3. The powered rear axle according to claim 1, wherein the cross member comprises an upward bend.

4. The powered rear axle according to claim 1, wherein the cross member comprises a relatively torsion-stiff cross-section on each end and in the middle region relatively torsion-soft cross-section with at least a single walled profile handle.

5. The powered rear axle according to claim 1, wherein a crossover region from the torsion-stiff cross-section to the torsion-soft section is substantially smooth.

6. The powered rear axle according to claim 1, wherein a cross-section of a connecting location between one of the trailing arms and the cross member has a symmetrical rotation form which allows an axial turning of the cross member before a welding of the connection location, wherein the trailing arms are provided with an attachment to connect a relevant end of the cross member.

7. The powered rear axle according to claim 6, wherein the attachment is substantially rounded.

8. The powered rear axle according to claim 6, wherein the attachment is pipe-shaped and has a wall strength at the connection location with the cross member that is substantially the same as a wall strength of the relevant end of the cross member.

9. The powered rear axle according to claim 1, wherein the trailing arms are welded with ends of the cross member profile.

10. The powered rear axle according to claim 1, wherein the relevant end of the cross member is placed in a recess and welded onto a face of the attachment.
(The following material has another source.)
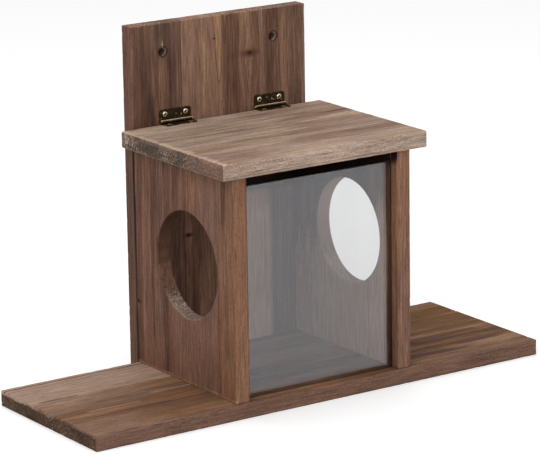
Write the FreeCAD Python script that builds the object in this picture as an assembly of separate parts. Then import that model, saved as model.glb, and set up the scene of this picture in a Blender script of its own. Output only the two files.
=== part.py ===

11. The powered rear axle according to claim 1, wherein a wall strength of the cross member is enhanced through transformation, and before the transformation, the cross member in the torsion region has a bigger diameter than on both of its ends.

12. The powered rear axle according to claim 1, wherein the cross member has a first diameter in the torsion region that is less than a second diameter in both of its ends before its reshaping into a cross-section.

13. The powered rear axle for motor vehicle according to claim 1, wherein the trailing arms each swivel around an axle that is substantially perpendicular to a length of the motor vehicle.